▶ [DATA FOR THE TASK]:
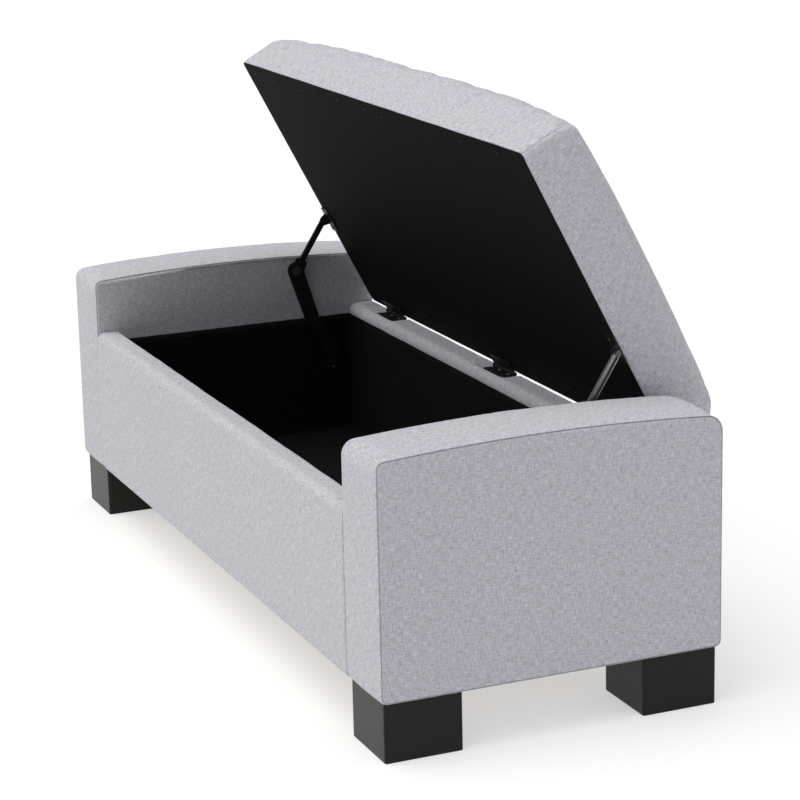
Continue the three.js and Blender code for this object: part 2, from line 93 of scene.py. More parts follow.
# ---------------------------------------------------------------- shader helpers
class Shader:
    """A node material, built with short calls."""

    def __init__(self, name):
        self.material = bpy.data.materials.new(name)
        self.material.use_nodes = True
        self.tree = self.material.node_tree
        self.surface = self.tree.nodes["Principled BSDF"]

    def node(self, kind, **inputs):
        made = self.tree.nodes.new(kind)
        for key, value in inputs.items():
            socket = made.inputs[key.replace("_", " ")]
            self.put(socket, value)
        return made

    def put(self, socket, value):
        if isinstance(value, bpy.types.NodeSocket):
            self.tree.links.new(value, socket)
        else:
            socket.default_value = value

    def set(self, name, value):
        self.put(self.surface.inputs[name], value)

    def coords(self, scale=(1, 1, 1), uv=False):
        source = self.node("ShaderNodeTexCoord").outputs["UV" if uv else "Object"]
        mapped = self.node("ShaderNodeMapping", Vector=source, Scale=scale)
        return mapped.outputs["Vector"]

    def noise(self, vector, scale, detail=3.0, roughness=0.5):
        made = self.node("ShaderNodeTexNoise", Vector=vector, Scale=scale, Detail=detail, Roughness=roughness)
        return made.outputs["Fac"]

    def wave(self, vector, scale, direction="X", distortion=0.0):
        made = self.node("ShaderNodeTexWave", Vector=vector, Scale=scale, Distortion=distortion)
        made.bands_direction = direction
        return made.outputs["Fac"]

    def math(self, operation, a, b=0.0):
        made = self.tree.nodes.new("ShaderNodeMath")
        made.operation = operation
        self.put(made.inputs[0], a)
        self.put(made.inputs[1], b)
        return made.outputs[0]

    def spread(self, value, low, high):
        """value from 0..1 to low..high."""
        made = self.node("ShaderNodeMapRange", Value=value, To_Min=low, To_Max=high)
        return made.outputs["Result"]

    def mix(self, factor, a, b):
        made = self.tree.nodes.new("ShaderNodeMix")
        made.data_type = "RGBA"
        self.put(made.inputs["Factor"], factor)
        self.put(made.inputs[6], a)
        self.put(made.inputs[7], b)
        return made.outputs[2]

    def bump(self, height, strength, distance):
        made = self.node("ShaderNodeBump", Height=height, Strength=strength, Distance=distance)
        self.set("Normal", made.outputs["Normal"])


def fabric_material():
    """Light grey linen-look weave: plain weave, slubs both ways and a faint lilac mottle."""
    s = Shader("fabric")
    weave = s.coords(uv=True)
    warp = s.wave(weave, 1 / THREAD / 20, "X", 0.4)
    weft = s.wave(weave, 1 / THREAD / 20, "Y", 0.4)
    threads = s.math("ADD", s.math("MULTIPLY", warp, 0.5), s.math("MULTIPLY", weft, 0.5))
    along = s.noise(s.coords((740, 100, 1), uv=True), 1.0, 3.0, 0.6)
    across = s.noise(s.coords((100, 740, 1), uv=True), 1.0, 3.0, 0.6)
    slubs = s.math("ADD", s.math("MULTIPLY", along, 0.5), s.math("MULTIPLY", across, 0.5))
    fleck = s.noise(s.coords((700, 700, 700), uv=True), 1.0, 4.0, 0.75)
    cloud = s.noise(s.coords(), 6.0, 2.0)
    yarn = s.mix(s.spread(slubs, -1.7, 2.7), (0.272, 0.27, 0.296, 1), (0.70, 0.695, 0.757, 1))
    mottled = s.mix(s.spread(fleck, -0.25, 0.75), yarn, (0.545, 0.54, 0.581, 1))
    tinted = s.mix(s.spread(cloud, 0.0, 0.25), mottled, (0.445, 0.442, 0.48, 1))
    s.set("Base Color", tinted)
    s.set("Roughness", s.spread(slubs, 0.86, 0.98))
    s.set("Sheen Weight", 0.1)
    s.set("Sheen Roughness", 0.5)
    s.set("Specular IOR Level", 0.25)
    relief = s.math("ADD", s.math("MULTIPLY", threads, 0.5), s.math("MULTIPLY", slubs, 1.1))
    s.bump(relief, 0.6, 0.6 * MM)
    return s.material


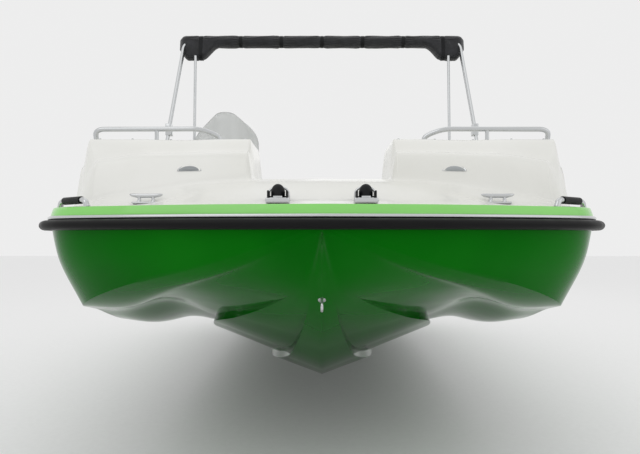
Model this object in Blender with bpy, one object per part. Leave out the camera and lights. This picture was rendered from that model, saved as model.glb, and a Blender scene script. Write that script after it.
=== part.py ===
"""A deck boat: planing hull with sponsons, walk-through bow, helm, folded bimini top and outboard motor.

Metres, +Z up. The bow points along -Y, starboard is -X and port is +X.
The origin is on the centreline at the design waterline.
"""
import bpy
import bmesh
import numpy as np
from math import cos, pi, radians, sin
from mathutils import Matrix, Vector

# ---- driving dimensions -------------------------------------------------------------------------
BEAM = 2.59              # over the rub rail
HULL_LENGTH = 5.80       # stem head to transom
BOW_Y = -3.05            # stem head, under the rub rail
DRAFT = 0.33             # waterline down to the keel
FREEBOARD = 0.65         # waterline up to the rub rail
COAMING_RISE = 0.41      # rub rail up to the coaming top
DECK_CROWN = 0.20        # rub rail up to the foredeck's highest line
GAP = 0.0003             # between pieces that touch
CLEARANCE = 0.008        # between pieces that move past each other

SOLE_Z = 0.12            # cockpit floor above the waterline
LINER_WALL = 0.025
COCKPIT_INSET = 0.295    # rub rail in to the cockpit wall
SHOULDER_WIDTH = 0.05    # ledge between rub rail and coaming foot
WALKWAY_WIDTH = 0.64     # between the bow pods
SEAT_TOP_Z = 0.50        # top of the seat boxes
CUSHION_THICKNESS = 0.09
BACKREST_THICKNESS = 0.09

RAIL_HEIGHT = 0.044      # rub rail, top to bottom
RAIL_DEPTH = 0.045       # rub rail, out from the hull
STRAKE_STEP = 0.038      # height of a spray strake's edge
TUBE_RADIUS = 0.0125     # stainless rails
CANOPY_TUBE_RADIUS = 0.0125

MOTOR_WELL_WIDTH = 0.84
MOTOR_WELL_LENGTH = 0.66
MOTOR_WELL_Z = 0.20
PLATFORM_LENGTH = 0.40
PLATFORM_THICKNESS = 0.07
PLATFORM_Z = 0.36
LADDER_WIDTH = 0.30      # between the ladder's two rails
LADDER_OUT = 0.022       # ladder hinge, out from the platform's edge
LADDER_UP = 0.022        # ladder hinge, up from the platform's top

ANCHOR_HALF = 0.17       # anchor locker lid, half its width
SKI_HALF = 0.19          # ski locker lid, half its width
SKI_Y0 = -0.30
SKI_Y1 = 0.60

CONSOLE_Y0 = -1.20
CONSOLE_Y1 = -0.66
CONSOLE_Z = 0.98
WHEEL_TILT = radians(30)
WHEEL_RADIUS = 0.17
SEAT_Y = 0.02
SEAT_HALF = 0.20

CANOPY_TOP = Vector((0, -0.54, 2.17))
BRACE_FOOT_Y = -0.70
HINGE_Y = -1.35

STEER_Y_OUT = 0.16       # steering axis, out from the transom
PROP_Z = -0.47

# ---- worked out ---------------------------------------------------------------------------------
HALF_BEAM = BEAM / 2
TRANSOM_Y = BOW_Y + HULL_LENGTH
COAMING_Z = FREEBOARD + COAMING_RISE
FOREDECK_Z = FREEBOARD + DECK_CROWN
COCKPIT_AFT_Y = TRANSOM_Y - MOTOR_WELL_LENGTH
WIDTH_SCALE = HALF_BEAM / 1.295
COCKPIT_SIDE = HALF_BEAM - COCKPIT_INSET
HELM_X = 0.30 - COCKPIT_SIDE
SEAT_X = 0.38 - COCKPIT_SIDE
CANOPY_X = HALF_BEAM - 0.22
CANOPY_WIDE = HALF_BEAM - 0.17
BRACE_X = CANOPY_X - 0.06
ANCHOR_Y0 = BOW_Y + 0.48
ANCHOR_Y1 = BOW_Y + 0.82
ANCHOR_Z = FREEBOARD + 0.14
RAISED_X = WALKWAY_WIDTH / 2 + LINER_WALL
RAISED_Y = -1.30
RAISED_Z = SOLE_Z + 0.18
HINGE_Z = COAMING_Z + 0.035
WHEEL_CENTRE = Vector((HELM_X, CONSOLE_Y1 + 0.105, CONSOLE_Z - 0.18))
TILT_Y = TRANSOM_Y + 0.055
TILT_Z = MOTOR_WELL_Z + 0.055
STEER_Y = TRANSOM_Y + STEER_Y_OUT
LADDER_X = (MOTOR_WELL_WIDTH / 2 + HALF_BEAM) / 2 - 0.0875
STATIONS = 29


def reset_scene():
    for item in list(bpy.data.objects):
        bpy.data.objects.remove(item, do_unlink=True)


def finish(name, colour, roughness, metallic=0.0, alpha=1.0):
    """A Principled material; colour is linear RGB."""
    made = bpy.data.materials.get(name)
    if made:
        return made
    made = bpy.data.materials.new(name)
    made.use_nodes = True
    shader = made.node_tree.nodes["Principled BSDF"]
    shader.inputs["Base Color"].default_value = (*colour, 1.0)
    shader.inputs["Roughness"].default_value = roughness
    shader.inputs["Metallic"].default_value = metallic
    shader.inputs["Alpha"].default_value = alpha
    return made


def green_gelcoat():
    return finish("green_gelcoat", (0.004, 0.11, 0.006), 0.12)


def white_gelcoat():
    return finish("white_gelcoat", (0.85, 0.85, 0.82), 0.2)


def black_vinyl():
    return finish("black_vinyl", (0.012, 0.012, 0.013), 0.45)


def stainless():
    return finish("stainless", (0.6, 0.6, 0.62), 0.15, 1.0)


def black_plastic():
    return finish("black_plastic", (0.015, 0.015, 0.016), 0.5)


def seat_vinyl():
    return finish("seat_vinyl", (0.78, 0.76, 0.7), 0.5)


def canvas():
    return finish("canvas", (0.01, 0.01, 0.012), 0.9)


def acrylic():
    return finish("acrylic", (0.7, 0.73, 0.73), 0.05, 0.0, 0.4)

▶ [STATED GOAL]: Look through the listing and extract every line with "part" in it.

▶ [ANSWER TO THE PROBLEM]:
Continue the three.js and Blender code for this object: part 2, from line 93 of scene.py. More parts follow.
Model this object in Blender with bpy, one object per part. Leave out the camera and lights. This picture was rendered from that model, saved as model.glb, and a Blender scene script. Write that script after it.
=== part.py ===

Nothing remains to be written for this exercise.